20. Why does a block of plastic released under water come up to the surface of water? Two forces act on an object immersed in water. One is the gravitational force, which pulls the object downwards, and the other is the buoyant force, which pushes the object upwards. If the upward buoyant force is greater than the downward gravitational force, then the object comes up to the surface of the water as soon as it is released within water. Due to this reason, a block of plastic released under water comes up to the surface of the water.
21. The volume of \(50 \mathrm{g}\) of a substance is \(20 \mathrm{cm} 3\). If the density of water is \(1 \mathrm{gcm}^{-3}\), will the substance float or sink?
If the density of an object is more than the density of a liquid, then it sinks in the liquid. On the other hand, if the density of an object is less than the density of a liquid, then it floats on the surface of the liquid.
Here, density of the substance \(=\frac{\text { Mass of the substance }}{\text { Volume of the substance }}=\frac{50}{20}=2.5 \mathrm{g} / \mathrm{cm}^3\)

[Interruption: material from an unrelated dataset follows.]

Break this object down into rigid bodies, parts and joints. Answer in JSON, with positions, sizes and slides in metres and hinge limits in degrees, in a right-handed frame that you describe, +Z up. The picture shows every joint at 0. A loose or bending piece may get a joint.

The density of the substance is more than the density of water \((1 \mathrm{g} \mathrm{cm}-3)\). Hence, the substance will sink in water.
22. The volume of a \(500 \mathrm{g}\) sealed packet is \(350 \mathrm{cm}^3\). Will the packet float or sink in water if the density of water is \(1 \mathrm{g} \mathrm{cm}^{-3}\) ? What will be the mass of the water displaced by this packet?
Density of the \(500 \mathrm{g}\) sealed packet \(=\frac{\text { Mass of the packet }}{\text { Volume of the packet }}=\frac{500}{350}=1.428 \mathrm{g} / \mathrm{cm}^3\)
The density of the substance is more than the density of water \(\left(1 \mathrm{g} / \mathrm{cm}^3\right)\). Hence, it will sink in water.
The mass of water displaced by the packet is equal to the volume of the packet, i.e., \(350 \mathrm{g}\).